This work addresses the challenges of automatic segmentation of right and left atrial (RA/LA) walls and cavities in late gadolinium enhancement MRI (LGE-MRI) of atrial fibrillation patients—namely, low segmentation accuracy and poor generalizability of existing methods. We propose a novel two-stage ResNeXt-based segmentation framework that achieves synchronized, high-precision dual-atrial segmentation: Stage I performs coarse localization of atrial regions, while Stage II refines wall–cavity differentiation. To enhance multi-scale feature representation, we integrate a ResNeXt encoder; to mitigate severe class imbalance between wall and cavity tissues, we adopt a cyclical learning rate schedule. Evaluated on multi-center LGE-MRI data, our method significantly outperforms U-Net and other baselines, achieving over 8% improvement in Dice score for atrial wall segmentation. Moreover, it demonstrates superior generalizability and robustness across diverse clinical sites and scanner protocols.

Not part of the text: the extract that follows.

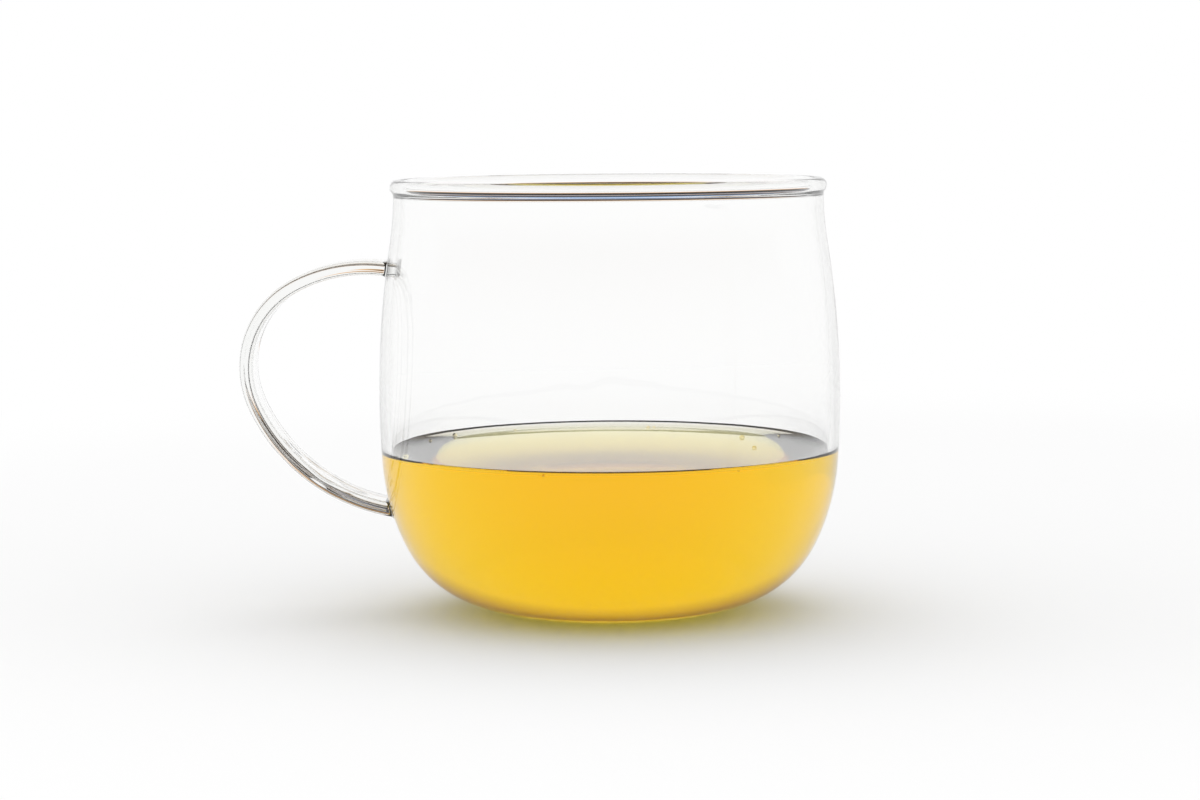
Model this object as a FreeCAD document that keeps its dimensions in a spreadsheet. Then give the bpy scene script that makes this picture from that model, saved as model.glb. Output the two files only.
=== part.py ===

Atrial fibrillation (AF) is the most common cardiac arrhythmia, significantly contributing to mortality, particularly in older populations. While pulmonary vein isolation is a standard treatment, its effectiveness is limited in patients with persistent AF. Recent research highlights the importance of targeting additional atrial regions, particularly fibrotic areas identified via late gadolinium-enhanced MRI (LGE-MRI). However, existing manual segmentation methods are time-consuming and prone to variability. Deep learning techniques, particularly convolutional neural networks (CNNs), have shown promise in automating segmentation. However, most studies focus solely on the left atrium (LA) and rely on small datasets, limiting generalizability. In this paper, we propose a novel two-stage framework incorporating ResNeXt encoders and a cyclic learning rate to segment both the right atrium (RA) and LA walls and cavities in LGE-MRIs. Our method aims to improve the segmentation of challenging small structures, such as atrial walls while maintaining high performance in larger regions like the atrial cavities. The results demonstrate that our approach offers superior segmentation accuracy and robustness compared to traditional architectures, particularly for imbalanced class structures.